There is a difference between a sinner who repents and a predator who evades consequences for decades, builds a career on moral authority, and then offers remorse only after a grand jury leaves him no other option. The Christian tradition that Morris spent his career invoking draws that distinction clearly. Scripture calls for repentance, yes. It also calls for accountability.

The People Who Looked Away

Jeff Leach, the Dallas-based attorney representing Clemishire, made clear that his client's pursuit of accountability is far from over. He noted that Morris still faces nearly ten years of probation and a lifetime on the sex offender registry. But Leach also pointed somewhere else:

"She rightfully seeks full accountability not only for Robert and the crimes he committed against her as a young child, but also for the other individuals who harbored him, covered for him, lied for him and even in some cases attacked Cindy on his behalf."

That sentence should stop every reader cold. Harbored. Covered. Lied. Attacked the victim. Leach is describing a network of enablers, people who chose the institution over the child and then chose silence over truth for decades.

This is a pattern that conservatives, particularly those who care about protecting children and holding institutions to account, should refuse to tolerate, regardless of which institution is involved. The same instinct that rightly drives outrage at public school systems shielding abusive teachers, at bureaucracies burying complaints, at Hollywood elites protecting their own, must apply with equal force when the institution wears a cross on the building.
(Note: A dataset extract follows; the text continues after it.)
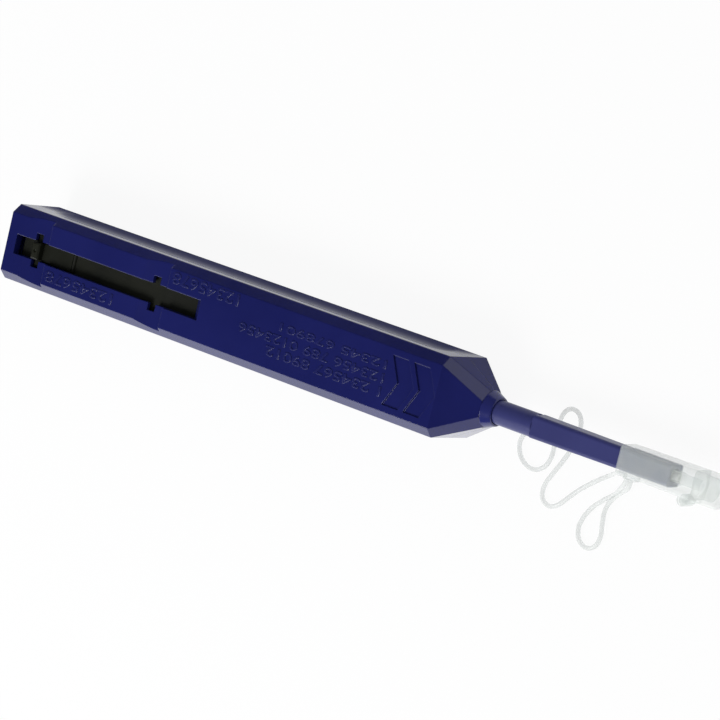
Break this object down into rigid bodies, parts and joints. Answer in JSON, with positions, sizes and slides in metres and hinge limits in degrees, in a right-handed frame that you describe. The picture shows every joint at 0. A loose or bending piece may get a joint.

Clemishire plans to continue seeking justice through civil courts. Good.

What Real Accountability Looks Like

Conservatives rightly argue that a functioning society depends on the rule of law, on the principle that crimes carry consequences proportional to their severity. The sexual abuse of a child over a period of years is among the gravest offenses a person can commit. When the perpetrator is someone who held spiritual authority, someone trusted by families to guide their children, the betrayal compounds the crime.

A suspended sentence with six months served does not communicate that gravity. It communicates that status, connections, and the passage of time can soften what should never be softened.

Morris has been politically active and formerly served on President Trump's evangelical advisory board. None of that history changes what he did to a 12-year-old girl in 1982, and none of it should shield him from the full weight of public judgment now.

The church Morris built will survive, or it won't. That is between its congregation and God. But the broader evangelical movement faces a straightforward test: will it treat child sexual abuse with the seriousness it demands, even when the abuser built something large and influential? Or will it reach for "grace" as a euphemism for looking away?

Cindy Clemishire waited more than 40 years. The system gave her six months of someone else's discomfort.

She deserved better. Any child does.